DOD exec: Japan has right to question transfer cost
Wednesday, 16 September 2009 01:40 by Tiffany Sukola
Although reports from Japanese media say friction exists between the U.S. and Japan over the price tag for military buildup projects on Guam, Department of Defense officials say they are on track with the preparations for relocating the nearly 8,000 Marines from Okinawa.
Derek Mitchell, principal deputy assistant Secretary of Defense for Asian and Pacific Security Affairs, said yesterday he does not foresee any additional opposition that would delay projects preparing the island for the Marines’ 2014 arrival.
The Kyodo News Agency last month reported that there were serious differences between the two governments over a housing project that will eventually house the relocated Marines and their families.
Japanese officials have specifically said that U.S. estimates for the housing units were too high. Conflicting interpretations over the quality standards for the housing project could also potentially delay the start of construction according to the Japanese news outlet.
However, Mitchell said the U.S. government does not see Japanese concerns as a sign of opposition, but rather as the foreign government’s right to question how their money is being spent.
According to Mitchell, the Japanese government is absorbing more than half of the overall projected relocation costs, something the defense executive gives Japan credit for.
As Variety reported last month, the decision to take on $6 billion of the total costs marks the first time a Japanese government has agreed to share the costs of building and improving facilities at a U.S. base overseas.
“Anyone funding anything questions if their money is being used efficiently,” said Mitchell adding that officials in Washington are prepared to answer any financial questions from the Japanese government.
Mitchell was on island yesterday to meet with local officials to discuss the progress of military buildup projects.
According to Mitchell, he wants to reassure the people of Guam that the DOD is taking the lead role regarding the buildup which he calls strategically beneficial to the U.S. government.
“We’re expecting a lot from Guam, so Guam should expect a lot from the government,” said Mitchell.
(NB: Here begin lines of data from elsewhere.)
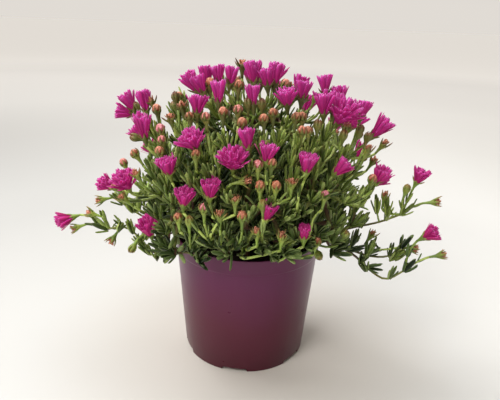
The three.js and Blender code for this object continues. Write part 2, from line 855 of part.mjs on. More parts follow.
// A rooted stem with its branches, stalks and cups, still without leaves.
function bareStem(sector, tips) {
  const { root, fork } = rootOf(sector);
  const bottom = root.clone().addScaledVector(UP, STEM.foot - HOLE.depth);
  const stations = [bottom, root, fork].map((at) => ({ at, along: UP, radius: STEM.root }));
  const base = tower(stations, STEM.rootSides, new THREE.Vector3(1, 0, 0));
  const runners = RUNNERS.filter((runner) => sectorOf(atDepth(...runner.fork, runner.depth)) === sector);
  const branches = [...branchesOf(tips, fork), ...runners.map((runner) => runnerBranch(runner, fork))];
  for (const branch of branches) {
    branch.cupped = branch.tips.filter((tip) => tip.kind !== "shoot");
    branch.lead = leadOf(branch.curve, branch.cupped);
    branch.bare = branchSolid(branch, []);
    const others = branch.cupped.filter((tip) => tip !== branch.lead);
    branch.stalks = others.map((tip) => sideStalk(branch.curve, tip));
  }
  return { sector, root, base, branches };
}

// True where a piece meets any of the others.
function meets(piece, others) {
  const box = piece.boundingBox();
  return others.some((other) => {
    const reach = other.boundingBox();
    const apart = [0, 1, 2].some((k) => box.max[k] < reach.min[k] || box.min[k] > reach.max[k]);
    return !apart && piece.intersect(other).volume() > 0;
  });
}

// A flower as far open and as long as the stems round it let it be.
function fittedBloom(tip, own, others) {
  for (const [openness, size] of FLOWER.fits) {
    const open = Math.max(tip.open * openness, FLOWER.leastOpen);
    const fitted = { ...tip, open, length: tip.length * size };
    for (const turn of [0, 0.25, 0.5, 0.75]) {
      const twist = draw(own) + turn;
      if (!meets(bloom(fitted, twist, CLEARANCE), others)) return bloom(fitted, twist, 0);
    }
  }
  throw new Error(`no room for the flower at ${tip.foot.toArray().map(Math.round)}`);
}

// Flowers that touch are one node.
function bloomSolids(stems, others) {
  const solids = [];
  for (const tip of stems.flatMap((stem) => stem.branches.flatMap((branch) => branch.cupped))) {
    if (tip.kind !== "flower") continue;
    const solid = fittedBloom(tip, newSeed(), others);
    const touching = solids.filter((other) => meets(solid, [other]));
    for (const other of touching) solids.splice(solids.indexOf(other), 1);
    solids.push(fuse([solid, ...touching]));
  }
  return solids;
}

// The first size, lean and twist at which a band of leaves is clear of everything, or nothing.
function fitBand(curve, part, own, others) {
  for (const size of BANDS.sizes) {
    for (const lean of BANDS.leans) {
      for (const shift of BANDS.twists) {
        const tried = { part, shift, blades: leafBlades(own, size, lean, CLEARANCE) };
        const solid = tower(bandStations(curve, tried), STEM.sides, sideOf(curve));
        if (!meets(solid, others)) return { ...tried, solid, blades: leafBlades(own, size, lean, 0) };
      }
    }
  }
  return null;
}

// Leaves stand in bands along a branch and at its end, where its own stalks may pass through them.
function leafyBranch(branch, others, leaves) {
  const length = branch.curve.getLength();
  const end = 1 - LEAVES.rise / length;
  const count = Math.max(0, Math.round((length * (1 - BANDS.first)) / BANDS.spacing) - 1);
  const strangers = others.filter((piece) => piece !== branch.bare);
  const bands = [];
  if (length < BRANCH.leafless) return branch.bare;
  for (let i = 0; i <= count; i += 1) {
    const part = i === count ? end : BANDS.first + ((end - BANDS.first) * i) / count;
    const near = i === count ? strangers.filter((piece) => !branch.stalks.includes(piece)) : strangers;
    const band = fitBand(branch.curve, part, newSeed(), [...near, ...leaves]);
    if (!band) continue;
    bands.push(band);
    leaves.push(band.solid);
  }
  return branchSolid(branch, bands);
}

const stems = Object.entries(tipsBySector()).map(([sector, tips]) => bareStem(sector, tips));
const potSolid = pot();
const soilSolid = soil(stems.map((stem) => stem.root));
const woody = stems.flatMap(({ base, branches }) => [
  base,
  ...branches.flatMap((branch) => [branch.bare, ...branch.stalks]),
]);
const blooms = bloomSolids(stems, woody);
const leaves = [];

addMesh("pot", potSolid, PLUM);
addMesh("soil", soilSolid, PEAT);
for (const { sector, base, branches } of stems) {
  const grown = branches.flatMap((branch) => [
    leafyBranch(branch, [potSolid, soilSolid, ...blooms, ...woody], leaves),
    ...branch.stalks,
  ]);
  addMesh(`stem_${sector}`, fuse([base, ...grown]), LEAF);
}
blooms.forEach((solid, i) => addMesh(`bloom_${String(i + 1).padStart(2, "0")}`, solid, PETAL));

export default group;
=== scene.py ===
import random
from math import atan2, cos, degrees, hypot, pi, radians, sin, sqrt
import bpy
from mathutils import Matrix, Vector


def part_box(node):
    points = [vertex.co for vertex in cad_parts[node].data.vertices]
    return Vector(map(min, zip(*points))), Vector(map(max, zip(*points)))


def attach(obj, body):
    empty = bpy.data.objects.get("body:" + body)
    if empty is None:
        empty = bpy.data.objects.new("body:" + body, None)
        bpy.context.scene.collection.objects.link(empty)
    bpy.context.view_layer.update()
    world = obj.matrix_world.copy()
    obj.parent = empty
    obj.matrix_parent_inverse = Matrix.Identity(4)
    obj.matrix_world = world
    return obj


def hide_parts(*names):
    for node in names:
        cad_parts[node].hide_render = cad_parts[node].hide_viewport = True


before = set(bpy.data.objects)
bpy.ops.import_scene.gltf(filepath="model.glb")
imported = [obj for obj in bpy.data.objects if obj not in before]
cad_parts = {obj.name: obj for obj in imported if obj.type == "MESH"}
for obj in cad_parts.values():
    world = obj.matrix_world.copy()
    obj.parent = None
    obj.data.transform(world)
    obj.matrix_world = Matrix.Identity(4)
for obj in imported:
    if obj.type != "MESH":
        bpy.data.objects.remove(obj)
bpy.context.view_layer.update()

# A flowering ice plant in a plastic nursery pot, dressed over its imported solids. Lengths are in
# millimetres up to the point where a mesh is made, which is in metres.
from types import SimpleNamespace as Sizes

import bmesh
import bpy
import numpy as np
from mathutils import Matrix, Vector, noise

MM = 0.001
GOLDEN = 0.618034
TURN = 2 * pi
UP = Vector((0, 0, 1))

# The pot and the growing medium
POT = Sizes(
    height=103, rim=60, foot=51.2, wall=1.1, foot_wall=2.2, collar=12.5, step=0.6, base_rise=3.2,
    base=1.4,
)
NOTCHES = Sizes(count=6, first=82, width=20, height=2.4, ease=1.4)
DRAINS = Sizes(count=6, first=30, ring=33, radius=4.5, sides=24, deep=12, z=4)
SOIL = Sizes(
    edge=93, crown=96, gap=0.35, sides=96, rings=26, grain=0.22, rough=1.3, sunk=0.9,
    bounds=(-2.6, 0.4), middle=0.4,
)
CRUMBS = Sizes(
    count=260, size=(0.6, 1.7), inside=3, sunk=0.5, sides=5, uneven=(0.75, 1.2),
    rings=((-0.8, 0.5), (-0.1, 1.0), (0.7, 0.55)),
)

# The view in which the flowers' places were measured, a picture of 500 x 400 points
VIEW = Sizes(eye=(0, -384, 266.5), pitch=0.344, yaw=0.002, roll=0.037, focal=500)
CENTRE = (250, 200)
SENSOR = 36

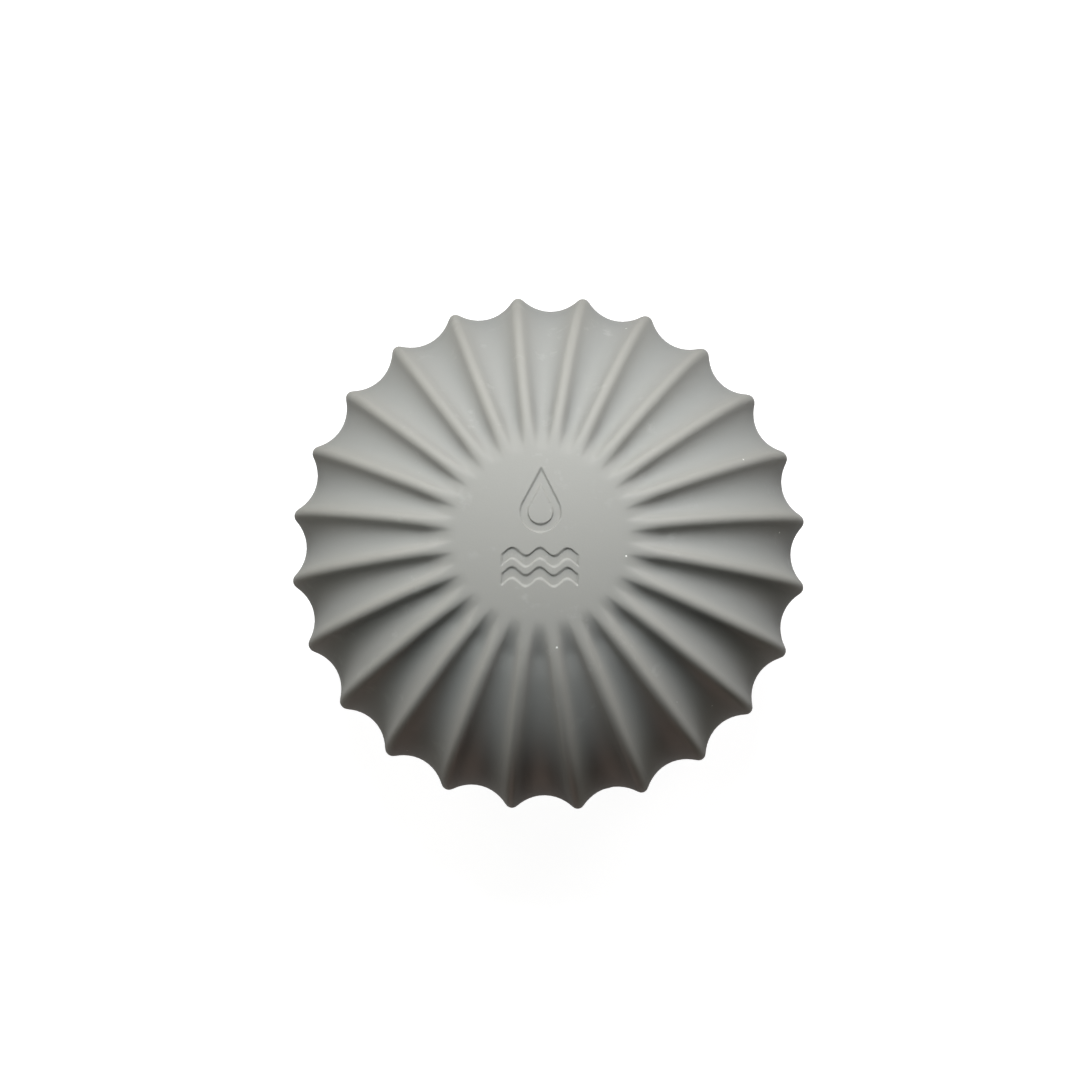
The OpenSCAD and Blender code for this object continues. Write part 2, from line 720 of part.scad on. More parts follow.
suction_cup(0);  // suction_cup_1
suction_cup(1);  // suction_cup_2
suction_cup(2);  // suction_cup_3
suction_cup(3);  // suction_cup_4
base_plate();
base_screws();
base_o_ring();
base_shell();
base_boot();
battery_cell(-1);  // battery_cell_1
battery_cell(1);  // battery_cell_2
battery_tabs();
battery_cradle();
main_board();
board_chips();
control_board();
button_switch();
status_lights();
control_bezel();
power_button();
charge_board();
charge_socket();
port_plug();
motor_can();
motor_end_cap();
motor_magnets();
motor_armature();
motor_shaft();
sun_gear();
motor_plate();
motor_screws();
plate_screws();
ring_gear();
planet_gear(0);  // planet_gear_1
planet_gear(1);  // planet_gear_2
planet_gear(2);  // planet_gear_3
planet_pins();
planet_carrier();
output_shaft();
lower_bearing();
upper_bearing();
shaft_seal();
tower_cap();
tower_o_ring();
tower_screws();
agitator_core();
hub_washer();
hub_screw();
agitator_skin();
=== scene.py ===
# %% [markdown]
# # A cordless mini washer: a fluted silicone ball
# The machine stands in a basin on four suction cups. Its upper half, the agitator, turns and stirs
# the water. The sealed lower half holds the motor and the battery. Both halves wear a soft silicone
# skin with matching ribs.
#
# The CAD model is the frame: it fixes every size and every axis. In this lesson the plain CAD skins
# are replaced by finer ones, the small visible pieces get soft edges, and every piece gets a finish.

# %% Load the CAD frame
import json
import math

import bmesh
import bpy
from mathutils import Matrix, Vector


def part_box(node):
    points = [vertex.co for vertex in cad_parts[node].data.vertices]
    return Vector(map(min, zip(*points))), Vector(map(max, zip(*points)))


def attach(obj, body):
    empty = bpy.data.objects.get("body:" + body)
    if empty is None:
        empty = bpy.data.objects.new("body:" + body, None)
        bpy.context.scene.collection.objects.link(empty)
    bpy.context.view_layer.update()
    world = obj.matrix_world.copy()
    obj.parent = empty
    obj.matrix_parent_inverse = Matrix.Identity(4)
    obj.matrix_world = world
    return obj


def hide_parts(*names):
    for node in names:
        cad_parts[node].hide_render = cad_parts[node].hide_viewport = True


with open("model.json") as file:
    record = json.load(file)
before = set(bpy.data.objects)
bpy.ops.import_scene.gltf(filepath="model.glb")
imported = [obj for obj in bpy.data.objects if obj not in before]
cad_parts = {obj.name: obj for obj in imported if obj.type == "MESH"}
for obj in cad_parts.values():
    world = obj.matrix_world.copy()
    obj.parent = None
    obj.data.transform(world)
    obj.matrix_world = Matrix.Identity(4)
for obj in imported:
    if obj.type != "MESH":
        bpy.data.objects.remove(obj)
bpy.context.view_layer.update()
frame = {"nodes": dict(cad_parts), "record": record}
NODES = frame["nodes"]
MM = 0.001

# %% [markdown]
# ## The ball's shape as a formula
# A moulder would describe this ball with one smooth profile and one rib section. So do we. The crest
# line is a flattened half ellipse above the widest point and a longer one below it. The section between
# two crests is two arcs that meet smoothly: a wide hollow one, and a small round one that keeps the same
# radius from rim to pad. Lengths in this script are in millimetres, and MM turns them into metres.

# %% Driving dimensions
skirt_low, skin_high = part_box("agitator_skin")
boot_low, boot_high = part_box("base_boot")

RIBS = 24
PITCH = 2 * math.pi / RIBS
BALL_R = skin_high.x / MM / math.cos(PITCH / 2)
EQUATOR_Z = 46.0  # height of the widest point
CROWN_H, KEEL_H = 51.0, 64.0  # half heights of the upper and the lower ellipse
PAD_R = 19.0  # the ribs fade out towards this radius
PAD_RISE, DOME_R = 2.4, 22.0  # the pad's dome rises this much from this radius to the pole
PAD_TOP_Z = skin_high.z / MM
SKIRT_Z = skirt_low.z / MM
BOOT_BOTTOM_Z, BOOT_TOP_Z = boot_low.z / MM, boot_high.z / MM
CORE_R, CORE_CROWN, CORE_TOP_Z = BALL_R - 6.0, CROWN_H - 3.9, 89.2  # the rigid core under the skin
SHELL_R = BALL_R - 5.6  # the rigid shell under the boot
print(f"ball radius {BALL_R:.2f} mm, pole at {PAD_TOP_Z:.2f} mm")
print(f"seam between {BOOT_TOP_Z:.1f} and {SKIRT_Z:.1f} mm")

# %% Profile
PAD_BLEND = 0.35  # how softly the pad rolls into the crest line
FAR_APART = 4.0  # past this height difference the blend has no effect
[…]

Mitchell said he has personally seen great progress over the past months despite Japanese media reports that claim the housing project is already delayed by at least six months.
Mitchell stated however that as the 2014 deadline looms, island residents can be assured that buildup projects will be completed on time.
“This is a complex operation,” said Mitchell adding that progress depends on politics in Japan, the U.S. as well as on Guam. “It will be tough until the last Marine is relocated to their new home.”